The Financial Regulatory Authority (the “FRA”) amends the compliance period for incorporating “Cumulative Voting” in their bylaws

Pursuant to Circular No.1 for 2019 issued by the FRA, companies operating in non-banking operations and companies with securities listed on the EGX may incorporate cumulative voting into their bylaws at any time, as long as the incorporation occurs prior to the board elections of the company. Prior to the issuance of this new circular, companies were required to incorporate cumulative voting into their bylaws before the 25th of June, 2019.

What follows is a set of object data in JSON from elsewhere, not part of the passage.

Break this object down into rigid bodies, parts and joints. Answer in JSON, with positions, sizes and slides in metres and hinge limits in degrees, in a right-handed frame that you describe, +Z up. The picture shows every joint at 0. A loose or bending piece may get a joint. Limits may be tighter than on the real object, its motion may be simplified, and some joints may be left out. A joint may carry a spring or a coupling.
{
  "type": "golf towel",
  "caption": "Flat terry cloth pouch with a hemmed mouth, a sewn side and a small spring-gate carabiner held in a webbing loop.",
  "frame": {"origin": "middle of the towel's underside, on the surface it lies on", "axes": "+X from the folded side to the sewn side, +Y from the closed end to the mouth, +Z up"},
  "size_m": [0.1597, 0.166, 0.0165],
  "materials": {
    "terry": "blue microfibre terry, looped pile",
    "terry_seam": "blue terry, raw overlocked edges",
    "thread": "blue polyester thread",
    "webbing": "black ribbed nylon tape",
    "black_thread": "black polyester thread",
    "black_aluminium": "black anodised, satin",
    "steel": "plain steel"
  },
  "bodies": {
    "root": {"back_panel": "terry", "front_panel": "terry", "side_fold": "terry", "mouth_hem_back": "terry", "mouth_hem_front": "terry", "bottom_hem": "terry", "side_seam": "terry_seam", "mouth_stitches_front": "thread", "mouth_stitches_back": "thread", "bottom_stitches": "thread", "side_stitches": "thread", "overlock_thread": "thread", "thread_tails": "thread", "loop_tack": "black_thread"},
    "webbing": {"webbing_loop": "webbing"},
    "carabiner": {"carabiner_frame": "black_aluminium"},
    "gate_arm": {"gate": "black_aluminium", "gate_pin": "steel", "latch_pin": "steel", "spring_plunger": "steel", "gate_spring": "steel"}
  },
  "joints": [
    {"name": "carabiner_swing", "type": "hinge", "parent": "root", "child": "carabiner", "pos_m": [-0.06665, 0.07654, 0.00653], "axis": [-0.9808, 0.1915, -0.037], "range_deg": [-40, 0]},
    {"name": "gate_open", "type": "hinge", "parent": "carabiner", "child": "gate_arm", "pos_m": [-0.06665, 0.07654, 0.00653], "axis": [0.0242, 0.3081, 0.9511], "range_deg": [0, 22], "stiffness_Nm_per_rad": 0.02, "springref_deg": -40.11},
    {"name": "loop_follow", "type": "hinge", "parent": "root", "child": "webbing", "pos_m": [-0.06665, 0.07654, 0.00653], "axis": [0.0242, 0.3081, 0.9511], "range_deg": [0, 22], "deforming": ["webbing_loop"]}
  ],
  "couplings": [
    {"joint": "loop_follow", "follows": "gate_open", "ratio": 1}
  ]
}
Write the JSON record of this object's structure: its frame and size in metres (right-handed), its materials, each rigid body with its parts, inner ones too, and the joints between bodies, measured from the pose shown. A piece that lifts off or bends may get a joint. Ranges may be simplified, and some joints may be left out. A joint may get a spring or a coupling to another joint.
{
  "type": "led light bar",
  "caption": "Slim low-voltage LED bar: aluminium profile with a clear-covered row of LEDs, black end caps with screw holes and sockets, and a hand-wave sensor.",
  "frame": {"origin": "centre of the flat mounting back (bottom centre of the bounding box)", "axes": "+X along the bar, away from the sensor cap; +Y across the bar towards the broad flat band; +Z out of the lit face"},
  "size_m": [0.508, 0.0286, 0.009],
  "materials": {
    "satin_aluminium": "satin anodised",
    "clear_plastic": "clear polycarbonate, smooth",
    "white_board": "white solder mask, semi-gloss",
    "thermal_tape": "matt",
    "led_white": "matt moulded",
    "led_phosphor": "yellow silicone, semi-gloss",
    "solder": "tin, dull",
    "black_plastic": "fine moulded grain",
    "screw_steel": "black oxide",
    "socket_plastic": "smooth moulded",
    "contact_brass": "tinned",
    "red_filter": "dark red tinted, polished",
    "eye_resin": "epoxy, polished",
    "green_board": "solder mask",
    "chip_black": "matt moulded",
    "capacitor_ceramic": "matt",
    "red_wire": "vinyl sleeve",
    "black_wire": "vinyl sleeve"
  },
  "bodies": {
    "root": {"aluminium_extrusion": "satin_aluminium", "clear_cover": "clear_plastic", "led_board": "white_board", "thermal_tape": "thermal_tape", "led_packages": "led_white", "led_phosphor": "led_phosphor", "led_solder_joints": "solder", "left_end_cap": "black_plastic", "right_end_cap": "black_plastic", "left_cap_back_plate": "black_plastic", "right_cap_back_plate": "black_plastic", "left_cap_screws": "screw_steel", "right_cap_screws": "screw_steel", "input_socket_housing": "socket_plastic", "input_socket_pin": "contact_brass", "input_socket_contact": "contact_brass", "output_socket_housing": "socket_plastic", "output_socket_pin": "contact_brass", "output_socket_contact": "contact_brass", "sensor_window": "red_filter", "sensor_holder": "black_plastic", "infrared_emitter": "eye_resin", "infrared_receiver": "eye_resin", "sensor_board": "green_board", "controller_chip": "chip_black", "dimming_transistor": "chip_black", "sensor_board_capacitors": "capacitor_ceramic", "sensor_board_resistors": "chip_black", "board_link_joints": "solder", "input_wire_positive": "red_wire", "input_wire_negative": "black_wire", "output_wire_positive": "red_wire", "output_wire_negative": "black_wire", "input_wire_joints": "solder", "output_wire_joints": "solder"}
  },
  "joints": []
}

GAFI and the Ministry of Investment and International Cooperation (the “MIIC”) publish a guide on general assembly and board meetings

To support investors, GAFI and the MIIC published a comprehensive up-to-date guide on general assembly meetings and board meetings, reflecting all the legislative changes that occurred in the past months. The guide covers all matters related to general assemblies and board meetings, such as the different types of assemblies and the occasions under which each type of assembly should be convened, the requirements for the invitations of the meetings, and the voting procedures. Additionally, the guide offers a step-by-step guide to the ratification process, the time in which the documentation must be ratified, and the associated fees. Further, the guide includes a list of considerations that investors must bear in mind when ratifying extra-ordinary assembly meetings that amend certain articles in the company’s Articles of Incorporation (shareholder structure, name, term, etc.). An example of this would be that the term of a company may be extended only if GAFI approves the extension; if not, the company will be liquidated, and so on.